Prices rallied as Alassane Ouattara ordered exports halted for a month to put pressure on former president Laurent Gbagbo, the incumbent who is refusing to stand aside.

Despite Gbagbo's insistence that the move would have no effect, the decision by the west African country, which produces a third of the world's cocoa, has rocked the market.

The price of a tonne of cocoa also reached a six-month high of £2,307 in London.

The turbulence shows that buyers have little choice but to respect the international consensus that Ouattara won the November 28 elections, analysts said.

By Friday on LIFFE, London's futures exchange, cocoa for March rose to £2,177 a tonne from £2,160 a week earlier.

On the New York Board of Trade (NYBOT), cocoa for delivery in March rallied to $3,298 a tonne from $3,237 a week earlier.

COFFEE: Coffee prices witnessed mixed trade.

By Friday on NYBOT, Arabica for delivery in March gained to 244 cents a pound from 238.95 cents a week earlier.

On LIFFE, Robusta for March eased to $2,124 a tonne from $2,154 a week earlier.

SUGAR: Sugar futures approached recent 30-year high points amid weather concerns in key producer Brazil.

"In the next few days, heavy rain is forecast in the main growing areas for sugarcane and coffee in southeast Brazil," said Commerzbank analysts.

"This improves the crop outlook for the sugarcane harvest beginning in March and the coffee harvest that starts at the end of April ... and this could put pressure on prices."

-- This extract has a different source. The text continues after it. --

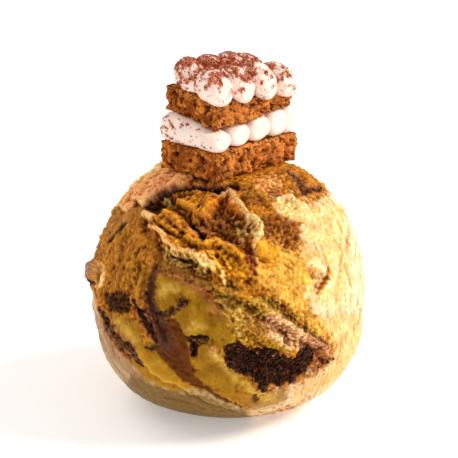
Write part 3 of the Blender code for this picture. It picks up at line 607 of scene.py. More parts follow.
def smooth_line(points, steps):
    """Points of a Catmull-Rom curve through the given ones."""
    points = [np.asarray(point, float) for point in points]
    ends = [2 * points[0] - points[1], *points, 2 * points[-1] - points[-2]]
    found = []
    for before, start, end, after in zip(ends, ends[1:], ends[2:], ends[3:]):
        for step in range(steps):
            t = step / steps
            found.append(
                0.5 * (2 * start + (end - before) * t
                       + (2 * before - 5 * start + 4 * end - after) * t ** 2
                       + (3 * start - before - 3 * end + after) * t ** 3)
            )
    return np.array([*found, points[-1]])


def on_ball(right_mm, up_mm):
    """The point of the ball, from its centre, that the eye sees there."""
    sight = RIGHT * right_mm * MM + UP * up_mm * MM - EYE
    sight /= np.linalg.norm(sight)
    nearest = -(EYE @ sight)
    under_root = BALL_RADIUS ** 2 - EYE @ EYE + nearest ** 2
    point = EYE + sight * (nearest - math.sqrt(max(under_root, 0.0)))
    return point * BALL_RADIUS / np.linalg.norm(point)


def back_fold(rng):
    """One fold of the back: a short curved walk over the ball, rising and falling at a slant."""
    turn = rng.uniform(math.radians(10), math.radians(170))
    lift = rng.uniform(math.radians(-35), math.radians(50))
    slope = rng.uniform(-0.9, -0.2)
    bend = rng.uniform(-0.12, 0.12)
    points = []
    for _ in range(BACK_FOLD_POINTS):
        points.append(BALL_RADIUS * np.array([
            math.cos(lift) * math.cos(turn), math.cos(lift) * math.sin(turn), math.sin(lift)
        ]))
        turn -= BACK_FOLD_STEP
        lift += BACK_FOLD_STEP * slope
        slope += bend
    return dict(points=points, rise=rng.uniform(0.7, 1.3), back=rng.uniform(1.8, 3.4), cliff=0.9,
                groove=rng.uniform(0.4, 0.9), high="left")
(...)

By Friday this week on NYBOT, the price of unrefined sugar for delivery in March rallied to 34.12 US cents a pound from 30.88 cents a week earlier.

On LIFFE, the price of a tonne of white sugar for March increased to £820.30 from £770.20 a week earlier.

GRAINS AND SOYA: Prices steadied as traders eyed prevailing weather conditions in key producing countries.

By Friday on the Chicago Board of Trade, March-dated soyabean meal -- used in animal feed -- rose to $14.15 a bushel from $14.09 a week earlier.

Maize for delivery in March eased to $6.53 a bushel from $6.57.

Wheat for March increased to $8.34 from $8.24.